** BEGIN Listed entries **

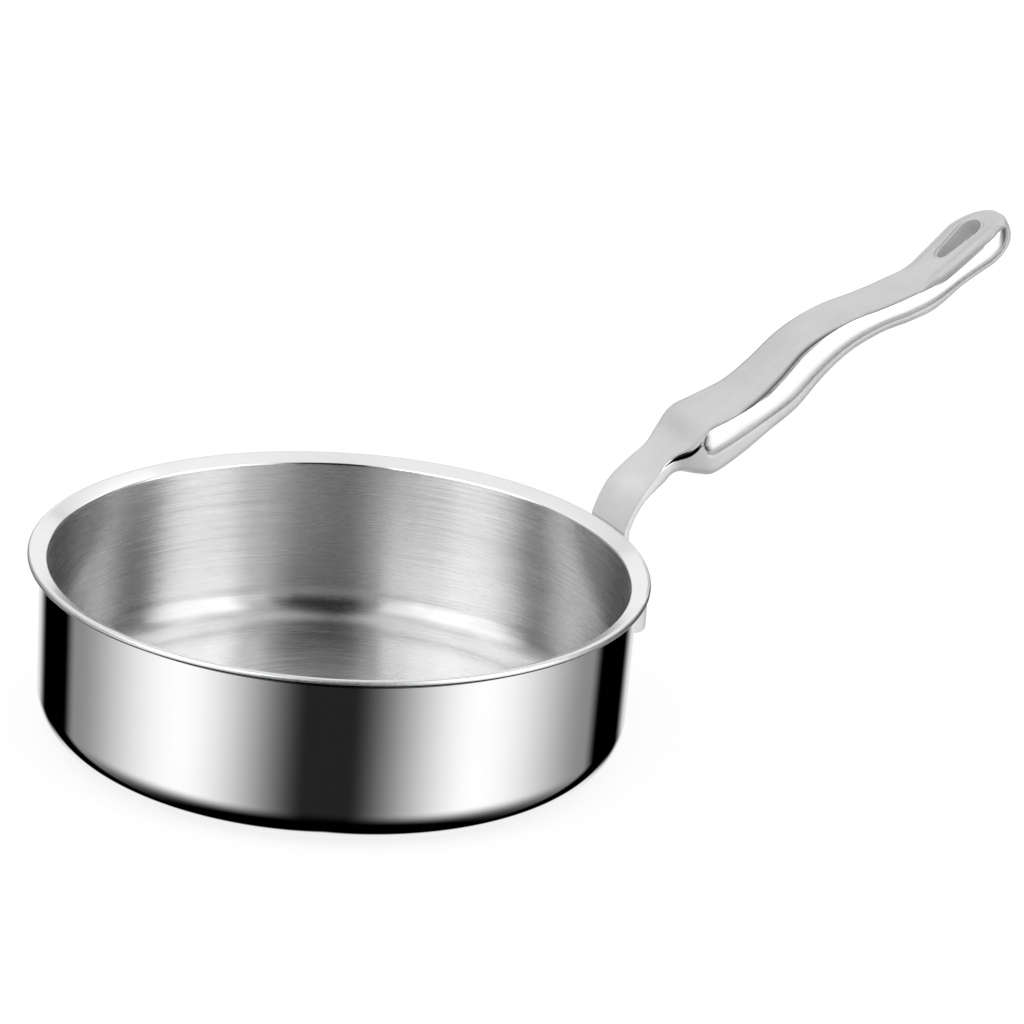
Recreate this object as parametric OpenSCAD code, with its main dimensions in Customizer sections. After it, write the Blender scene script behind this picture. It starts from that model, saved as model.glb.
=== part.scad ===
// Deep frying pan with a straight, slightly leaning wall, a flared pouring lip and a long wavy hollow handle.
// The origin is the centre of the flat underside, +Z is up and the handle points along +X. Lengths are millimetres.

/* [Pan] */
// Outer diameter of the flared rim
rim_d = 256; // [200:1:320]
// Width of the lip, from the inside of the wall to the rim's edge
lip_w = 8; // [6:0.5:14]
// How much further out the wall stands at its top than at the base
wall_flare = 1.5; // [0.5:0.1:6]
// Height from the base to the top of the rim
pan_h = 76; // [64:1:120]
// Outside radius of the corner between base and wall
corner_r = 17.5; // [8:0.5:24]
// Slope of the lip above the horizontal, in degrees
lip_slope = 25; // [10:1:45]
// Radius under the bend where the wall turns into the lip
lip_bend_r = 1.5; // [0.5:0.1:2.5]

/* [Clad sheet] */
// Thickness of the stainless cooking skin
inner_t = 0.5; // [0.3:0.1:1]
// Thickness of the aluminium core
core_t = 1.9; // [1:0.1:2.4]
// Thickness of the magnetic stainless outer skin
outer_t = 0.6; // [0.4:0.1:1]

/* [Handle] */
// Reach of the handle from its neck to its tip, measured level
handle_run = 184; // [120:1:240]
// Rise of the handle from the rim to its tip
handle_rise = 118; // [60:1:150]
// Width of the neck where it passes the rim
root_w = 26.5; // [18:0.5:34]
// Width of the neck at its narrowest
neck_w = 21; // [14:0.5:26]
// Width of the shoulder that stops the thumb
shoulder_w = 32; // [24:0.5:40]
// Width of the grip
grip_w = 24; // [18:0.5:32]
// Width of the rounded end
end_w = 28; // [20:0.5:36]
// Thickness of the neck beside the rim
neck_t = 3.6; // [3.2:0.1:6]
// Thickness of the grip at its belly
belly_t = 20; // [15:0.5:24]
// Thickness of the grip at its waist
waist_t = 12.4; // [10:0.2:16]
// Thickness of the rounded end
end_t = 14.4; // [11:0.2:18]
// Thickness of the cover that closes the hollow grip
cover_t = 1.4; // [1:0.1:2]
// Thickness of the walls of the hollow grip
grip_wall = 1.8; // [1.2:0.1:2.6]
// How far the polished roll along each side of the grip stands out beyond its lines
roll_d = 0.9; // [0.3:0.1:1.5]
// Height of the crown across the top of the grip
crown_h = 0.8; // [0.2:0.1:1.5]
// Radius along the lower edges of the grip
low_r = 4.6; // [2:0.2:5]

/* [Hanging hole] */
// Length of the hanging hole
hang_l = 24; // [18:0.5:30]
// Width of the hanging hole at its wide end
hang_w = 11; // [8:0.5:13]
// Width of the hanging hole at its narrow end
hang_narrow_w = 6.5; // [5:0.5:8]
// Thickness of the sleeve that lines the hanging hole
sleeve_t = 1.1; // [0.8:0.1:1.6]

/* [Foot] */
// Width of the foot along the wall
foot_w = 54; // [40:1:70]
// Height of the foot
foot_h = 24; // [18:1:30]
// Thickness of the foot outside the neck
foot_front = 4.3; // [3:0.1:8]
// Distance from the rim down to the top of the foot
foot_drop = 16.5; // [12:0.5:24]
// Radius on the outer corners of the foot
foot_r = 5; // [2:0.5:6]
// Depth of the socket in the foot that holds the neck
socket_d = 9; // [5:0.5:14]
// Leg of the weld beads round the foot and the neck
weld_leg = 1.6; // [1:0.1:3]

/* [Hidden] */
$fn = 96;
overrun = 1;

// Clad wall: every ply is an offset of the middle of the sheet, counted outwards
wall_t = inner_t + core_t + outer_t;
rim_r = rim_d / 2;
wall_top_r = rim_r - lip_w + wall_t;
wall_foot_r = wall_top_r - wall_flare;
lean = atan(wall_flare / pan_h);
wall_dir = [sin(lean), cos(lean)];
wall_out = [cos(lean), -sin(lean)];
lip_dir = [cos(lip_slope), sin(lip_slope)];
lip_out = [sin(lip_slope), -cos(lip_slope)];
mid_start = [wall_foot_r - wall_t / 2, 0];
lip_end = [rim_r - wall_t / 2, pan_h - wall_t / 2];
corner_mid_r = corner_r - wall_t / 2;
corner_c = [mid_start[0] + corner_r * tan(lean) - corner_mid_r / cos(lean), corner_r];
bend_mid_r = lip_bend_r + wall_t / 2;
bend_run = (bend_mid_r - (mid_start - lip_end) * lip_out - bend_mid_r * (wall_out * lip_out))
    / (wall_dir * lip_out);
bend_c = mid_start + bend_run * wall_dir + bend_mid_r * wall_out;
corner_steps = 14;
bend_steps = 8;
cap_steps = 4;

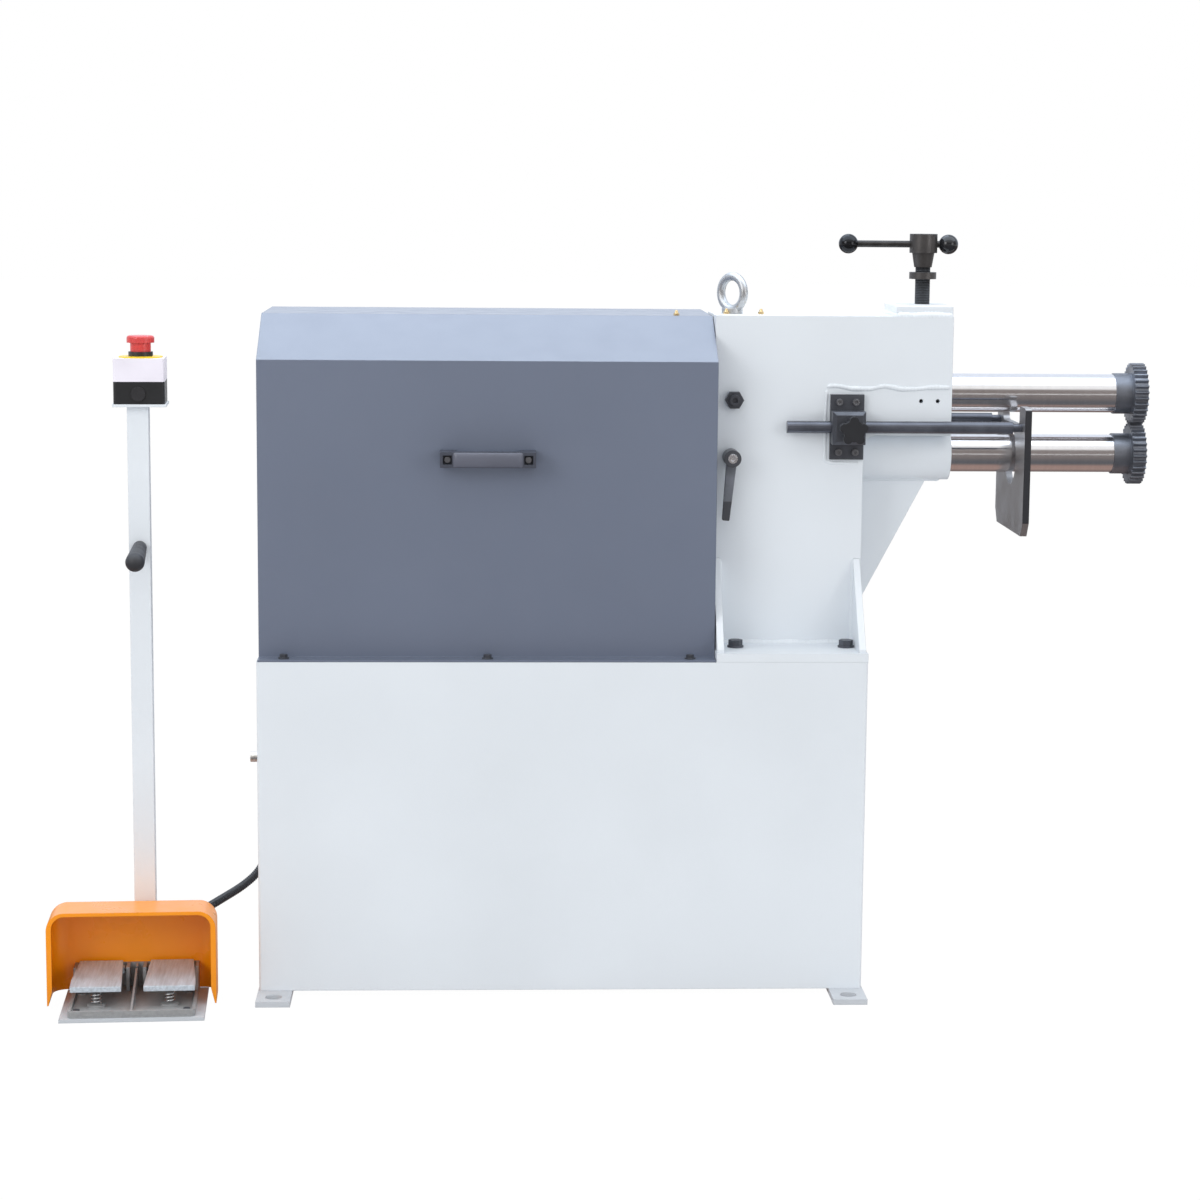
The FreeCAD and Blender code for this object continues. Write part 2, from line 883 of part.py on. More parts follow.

** END Listed entries **

Quote, with nothing altered, all lines from the start of the entries to the line that carries "Lengths are millimetres.", inclusive.

> **Solution**:
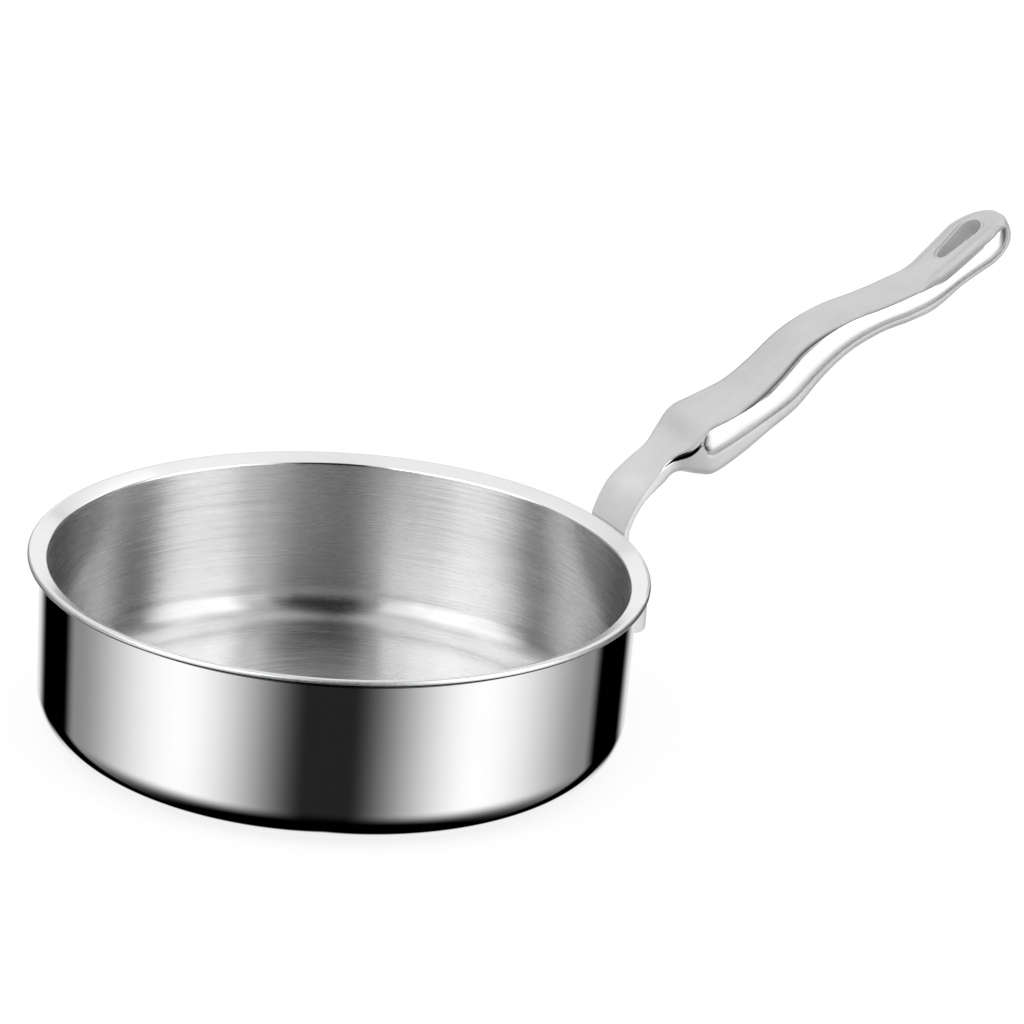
Recreate this object as parametric OpenSCAD code, with its main dimensions in Customizer sections. After it, write the Blender scene script behind this picture. It starts from that model, saved as model.glb.
=== part.scad ===
// Deep frying pan with a straight, slightly leaning wall, a flared pouring lip and a long wavy hollow handle.
// The origin is the centre of the flat underside, +Z is up and the handle points along +X. Lengths are millimetres.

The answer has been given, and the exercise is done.